6. The Banker has received all its monies claimed under the section 13(2) notice. While the Bank’s dispute with third parties may be pending before judicial fora, such amounts as may have been kept in FDRs by the respondent/erstwhile borrower, would therefore ordinarily be free for encashment/redemption at the option of the depositor. Especially since the amounts were repaid/recovered by the Bank almost a decade ago. A Fixed Deposit made with the bank is in reality a loan to it. The FDR is only an acknowledgment by the Bank of the monies deposited with it. The Bank uses such deposits to carry on its lending business. The FDRs can be encashed unless there is an encumbrance or lien created on it.
7. In the present case the respondent- borrower had secured the loans/credit facility against properties which have been mortgaged to the Banker. There was default in repayment. The properties were sold-off and the entire amounts due towards the Bank have been repaid. The FDRs were created after the credit facility had been obtained. At no stage was the respondent ever intimated that the Bank had a specific lien on the three FDRs created between 2004 to 2011.
8. As noted hereinabove the FDRs were created almost a decade and a half ago. Redemption was sought in 2018 much after the entire amount was re-paid to it. Ex facie, it was iniquitous for the bank to hold onto the fixed deposit amounts and interest accrued thereon, even after realization of the total loan amount.
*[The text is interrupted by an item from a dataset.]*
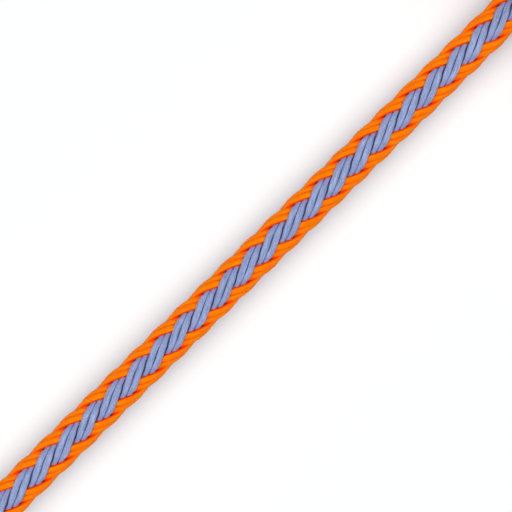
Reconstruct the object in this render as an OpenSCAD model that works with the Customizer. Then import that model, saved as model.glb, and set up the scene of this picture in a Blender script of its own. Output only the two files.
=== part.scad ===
// Braided kernmantle climbing rope: a straight stretch with its sheath, core and sealed
// end, and the rest of its length put away in a tied hank in line with it.
// Millimetres. The rope runs along +X and lies on the plane z = 0, the origin is at the
// bottom centre of the whole.

/* [Rope] */
// Diameter over the crests of the sheath
rope_d = 10; // [9:0.1:11]
// Straight stretch, from the cut end of the sheath to the hank
stretch_l = 207; // [150:1:260]

/* [Sheath] */
// Length in which a sheath strand winds once round the rope
braid_pitch = 48.3; // [40:0.1:60]
// Radial thickness of a sheath yarn
yarn_t = 1.0; // [0.9:0.01:1.02]
// Width of a sheath yarn, as an angle round the rope's axis, in degrees
yarn_angle = 24; // [20:0.5:24.5]
// Radial clearance where one yarn crosses another
crossing_gap = 0.28; // [0.26:0.01:0.4]
// Distance of the first blue crest from the cut end of the sheath
first_crest = 7.3; // [0:0.1:8]

/* [Core] */
// Diameter of one core cord
core_cord_d = 1.5; // [1.2:0.05:1.55]
// Clearance between two core cords
core_gap = 0.03; // [0.02:0.01:0.06]
// Diameter of the tracer yarn that lies in a groove between two core cords
tracer_d = 0.4; // [0.3:0.05:0.45]

/* [Ends] */
// Length of an end sleeve
sleeve_l = 13; // [8:0.5:20]
// Wall of an end sleeve
sleeve_wall = 0.25; // [0.2:0.05:0.5]
// Clearance between a sleeve and the rope
sleeve_gap = 0.05; // [0.03:0.01:0.1]
// Length of the fused tip past the cut end
tip_l = 3; // [1.5:0.1:4]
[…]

9. On a query put to the learned counsel for the appellant-bank as to whether it had any lien on the FDRs, the answer was in the negative. That being the position, the FDRs are readily redeemable
10. In view of the above the court does not find any reason to interfere with the impugned judgment. There is no merit in the appeal and the same is accordingly dismissed.